PROMPT:
Beginning at the first line of the data, print each line exactly, stopping after the line that contains "return BASE_RADIUS +".

INFORMATION PROVIDED:
-=-=-=-=-

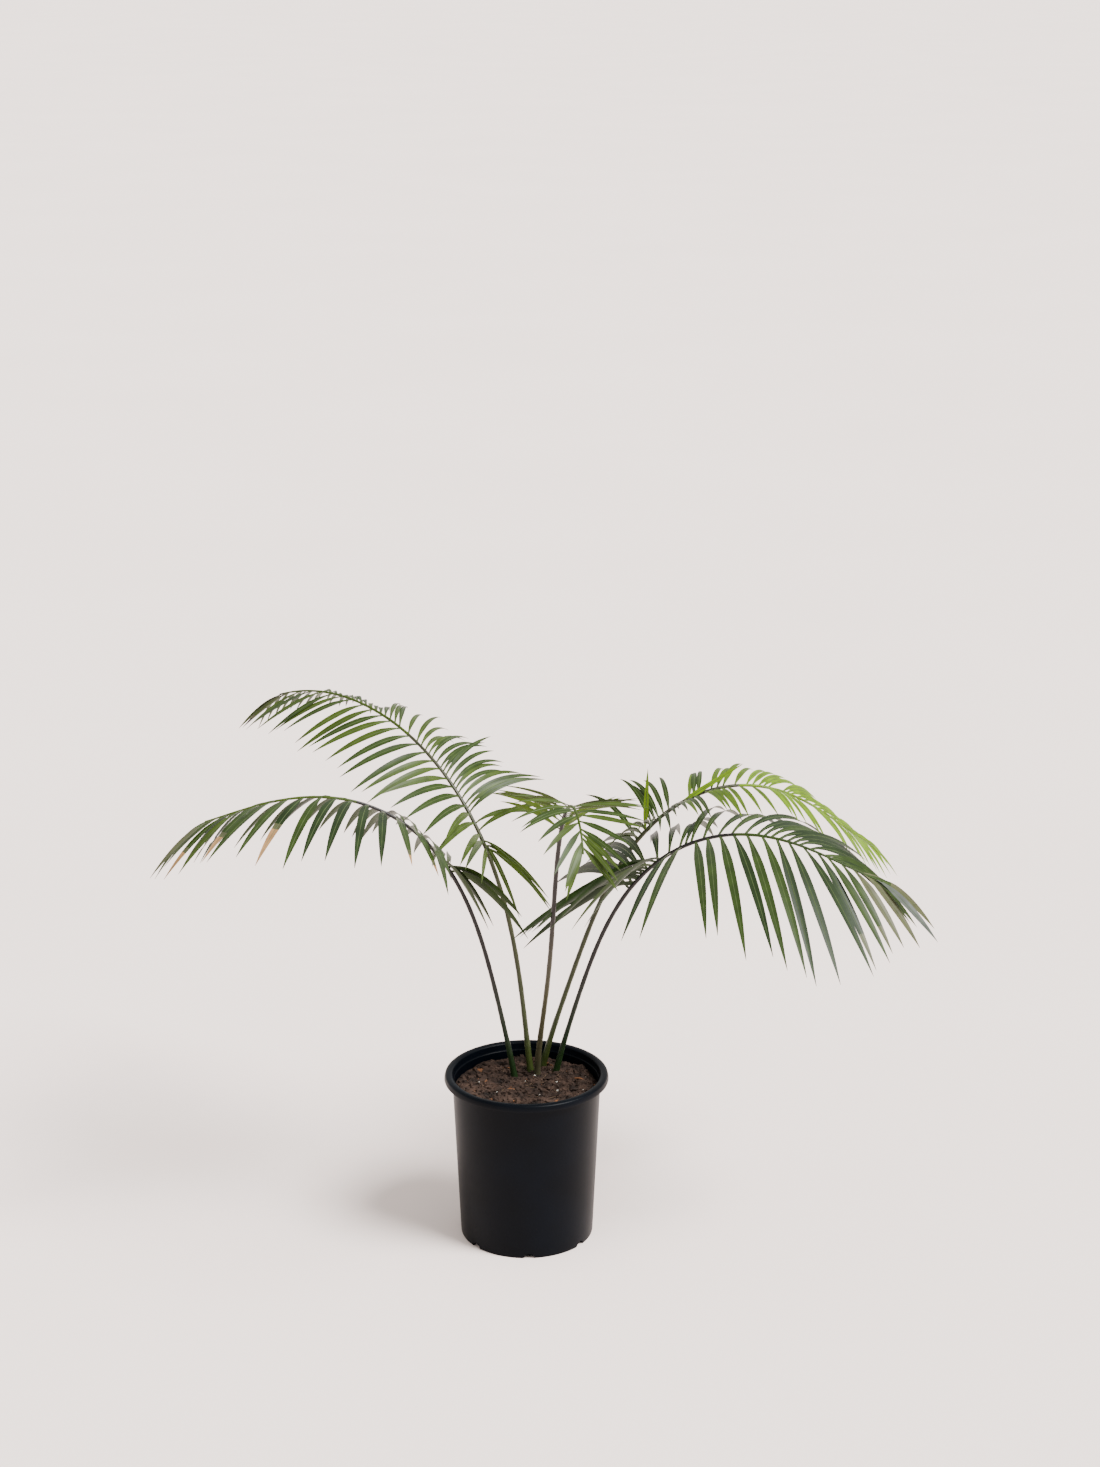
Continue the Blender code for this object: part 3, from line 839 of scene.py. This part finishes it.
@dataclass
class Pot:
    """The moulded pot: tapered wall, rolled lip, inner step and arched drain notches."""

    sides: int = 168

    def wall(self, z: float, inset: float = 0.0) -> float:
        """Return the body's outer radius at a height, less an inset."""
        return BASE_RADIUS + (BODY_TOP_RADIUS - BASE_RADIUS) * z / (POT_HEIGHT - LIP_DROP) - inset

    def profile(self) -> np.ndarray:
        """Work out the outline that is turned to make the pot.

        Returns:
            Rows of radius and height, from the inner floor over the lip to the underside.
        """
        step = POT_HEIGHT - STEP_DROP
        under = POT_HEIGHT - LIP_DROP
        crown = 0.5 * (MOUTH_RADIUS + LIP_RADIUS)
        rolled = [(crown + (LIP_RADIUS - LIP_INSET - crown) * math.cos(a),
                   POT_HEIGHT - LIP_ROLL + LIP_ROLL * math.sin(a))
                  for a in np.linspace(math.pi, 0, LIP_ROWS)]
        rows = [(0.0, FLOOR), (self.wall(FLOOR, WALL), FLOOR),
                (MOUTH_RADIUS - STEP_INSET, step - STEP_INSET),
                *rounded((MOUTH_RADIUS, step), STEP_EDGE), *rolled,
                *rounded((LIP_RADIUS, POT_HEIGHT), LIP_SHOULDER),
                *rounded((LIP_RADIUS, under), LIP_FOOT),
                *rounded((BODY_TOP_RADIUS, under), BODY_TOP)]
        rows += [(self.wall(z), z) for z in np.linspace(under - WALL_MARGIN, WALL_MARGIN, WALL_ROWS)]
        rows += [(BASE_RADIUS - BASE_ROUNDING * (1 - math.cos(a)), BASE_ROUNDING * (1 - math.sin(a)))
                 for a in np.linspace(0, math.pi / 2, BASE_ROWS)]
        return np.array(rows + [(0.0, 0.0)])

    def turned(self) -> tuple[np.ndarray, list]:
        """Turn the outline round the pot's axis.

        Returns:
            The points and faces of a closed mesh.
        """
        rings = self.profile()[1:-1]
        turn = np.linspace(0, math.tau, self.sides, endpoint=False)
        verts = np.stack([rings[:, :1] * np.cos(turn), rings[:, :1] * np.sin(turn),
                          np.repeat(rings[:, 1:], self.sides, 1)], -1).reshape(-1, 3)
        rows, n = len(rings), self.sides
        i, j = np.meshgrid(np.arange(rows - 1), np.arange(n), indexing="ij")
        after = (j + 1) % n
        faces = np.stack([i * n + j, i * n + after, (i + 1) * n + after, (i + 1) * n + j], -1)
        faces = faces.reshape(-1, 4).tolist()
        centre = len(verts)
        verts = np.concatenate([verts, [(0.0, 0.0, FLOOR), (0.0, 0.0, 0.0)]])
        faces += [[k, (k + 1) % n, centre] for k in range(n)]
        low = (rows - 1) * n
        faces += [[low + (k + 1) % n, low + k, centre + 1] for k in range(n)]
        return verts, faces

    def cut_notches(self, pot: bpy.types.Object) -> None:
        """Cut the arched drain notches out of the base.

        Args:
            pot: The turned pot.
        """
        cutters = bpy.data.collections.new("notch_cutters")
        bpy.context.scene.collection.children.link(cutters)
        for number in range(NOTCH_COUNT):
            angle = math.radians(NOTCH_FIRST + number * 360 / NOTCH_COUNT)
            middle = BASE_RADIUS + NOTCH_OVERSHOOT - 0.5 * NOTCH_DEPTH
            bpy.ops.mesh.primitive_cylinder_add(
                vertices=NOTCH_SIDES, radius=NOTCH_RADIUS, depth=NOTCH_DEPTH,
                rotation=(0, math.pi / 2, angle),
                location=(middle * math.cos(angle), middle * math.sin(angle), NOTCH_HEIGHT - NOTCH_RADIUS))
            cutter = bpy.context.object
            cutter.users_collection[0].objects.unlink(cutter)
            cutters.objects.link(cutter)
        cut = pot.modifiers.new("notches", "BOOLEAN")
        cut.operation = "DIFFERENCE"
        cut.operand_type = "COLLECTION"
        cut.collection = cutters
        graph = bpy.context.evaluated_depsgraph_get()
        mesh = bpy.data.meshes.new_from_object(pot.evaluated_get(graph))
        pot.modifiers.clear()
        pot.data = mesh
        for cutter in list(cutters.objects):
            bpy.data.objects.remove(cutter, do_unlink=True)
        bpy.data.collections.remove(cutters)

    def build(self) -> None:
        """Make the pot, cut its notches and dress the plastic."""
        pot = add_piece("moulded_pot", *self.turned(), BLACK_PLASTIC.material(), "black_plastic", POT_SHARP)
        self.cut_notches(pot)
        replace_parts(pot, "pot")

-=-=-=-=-

SOLUTION FOR THIS TASK:
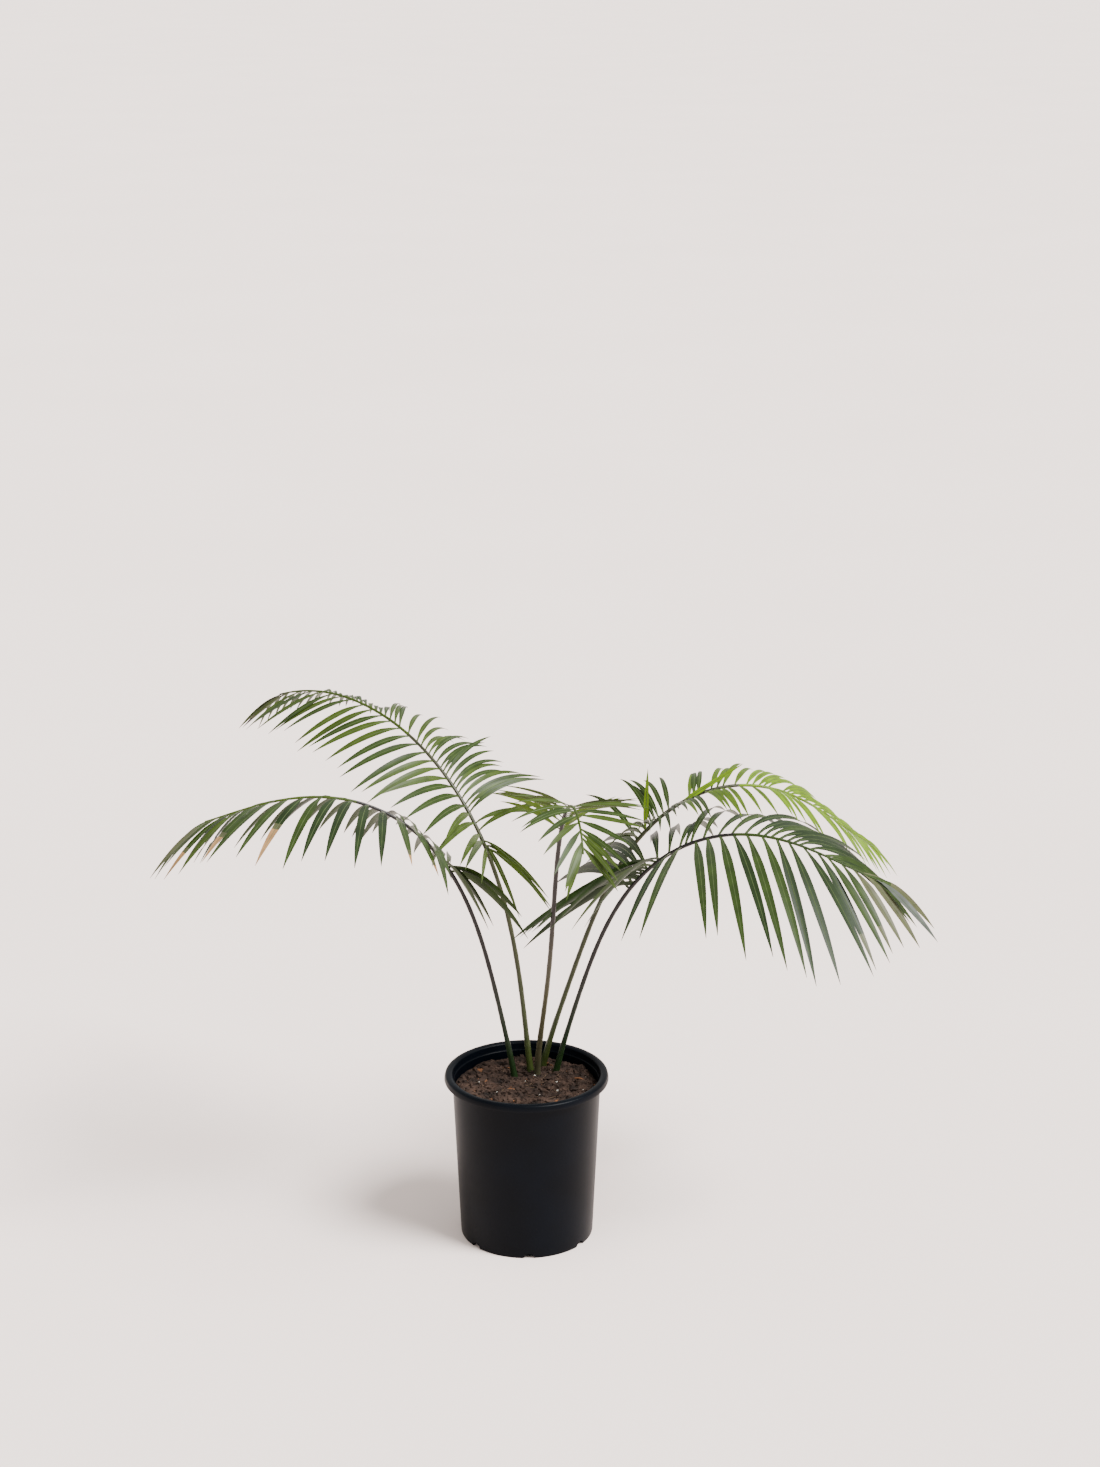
Continue the Blender code for this object: part 3, from line 839 of scene.py. This part finishes it.
@dataclass
class Pot:
    """The moulded pot: tapered wall, rolled lip, inner step and arched drain notches."""

    sides: int = 168

    def wall(self, z: float, inset: float = 0.0) -> float:
        """Return the body's outer radius at a height, less an inset."""
        return BASE_RADIUS + (BODY_TOP_RADIUS - BASE_RADIUS) * z / (POT_HEIGHT - LIP_DROP) - inset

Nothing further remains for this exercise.